Pero, hete aquí que un clavo se saca con otro clavo, decía Santo Domingo de Guzmán, cuando le preguntaron a comienzos del siglo XIII cuál podría ser el remedio para aplicar precisamente a un conflicto de “egos y poder”, el que mantenían los herejes albigenses con ciertos sectores de la iglesia que vivían en la opulencia. El clavo que saca al poder posesivo y autoritario es el clavo de poder que se pone al servicio de los demás. Es el poder de la relación que nos ayuda a descubrir, con la inestimable aportación de nuestro prójimo, las dimensiones auténticas de nuestra persona, en el sentido en el que lo entendió Julián Marías: ser persona es querer ser y poder ser más.

Así pues, aprovecharé la coyuntura cuaresmal para tratar de purificar esta posibilidad y sea esa la explicación o no, entiendo que una salida puede estar por la vertiente mística (otra cosa que de repente está rondando por todas partes). Para ello me ayudaré de la sabiduría de un monje benedictino, Willigis Jäger, que ha adquirido cierta notoriedad en estos últimos años y del que algún día hablaremos con más detenimiento. Dice Jäger que la mística nos ayuda a recordar “que nuestra individualidad no resulta valiosa a causa de nuestro yo, considerado como algo absoluto, sino como lugar de revelación de Dios en el mundo”. La mística nos insiste siempre en que tenemos que emprender la penosa y difícil tarea de ir más allá de nuestro egocentrismo, nuestro individualismo y nuestro ego.

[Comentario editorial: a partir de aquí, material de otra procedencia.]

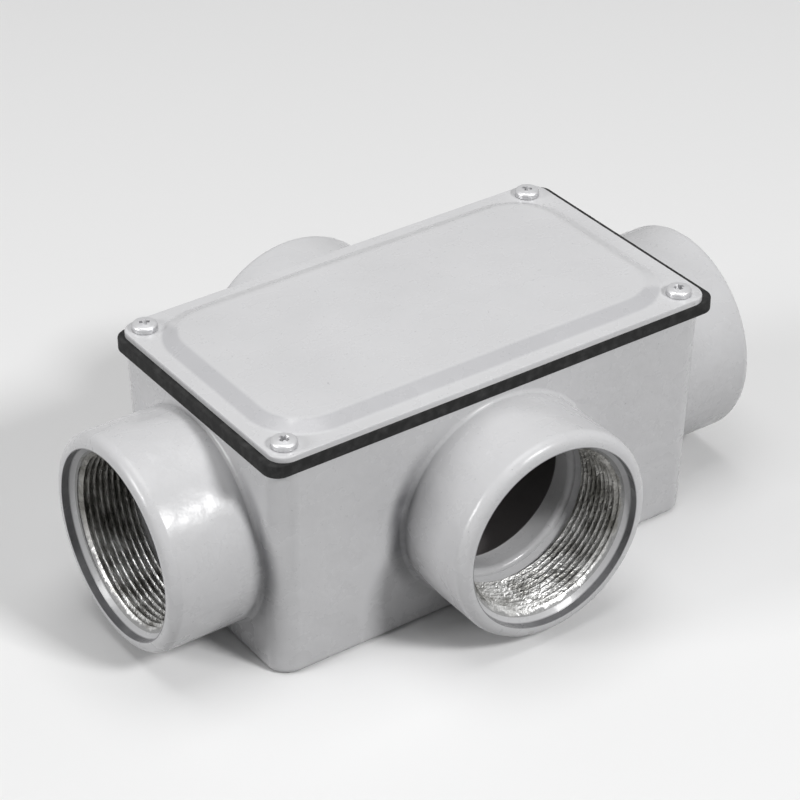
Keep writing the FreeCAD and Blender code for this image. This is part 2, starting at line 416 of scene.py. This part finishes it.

Ahora que acabamos de meditar el evangelio de las tentaciones, podemos emprender el ayuno de falsos egos y encaminarnos al misterio de la Transfiguración. Con esfuerzo, ascética, humildad y mucha proyección relacional podremos dejar a un lado nuestro falso rostro e ir revelando nuestro auténtico rostro. Ese que basado en la comunidad, la veracidad y el amor nos permitirá conocer también los verdaderos rostros de los demás y, por ende, el rostro de Jesús, el Dios hecho hombre.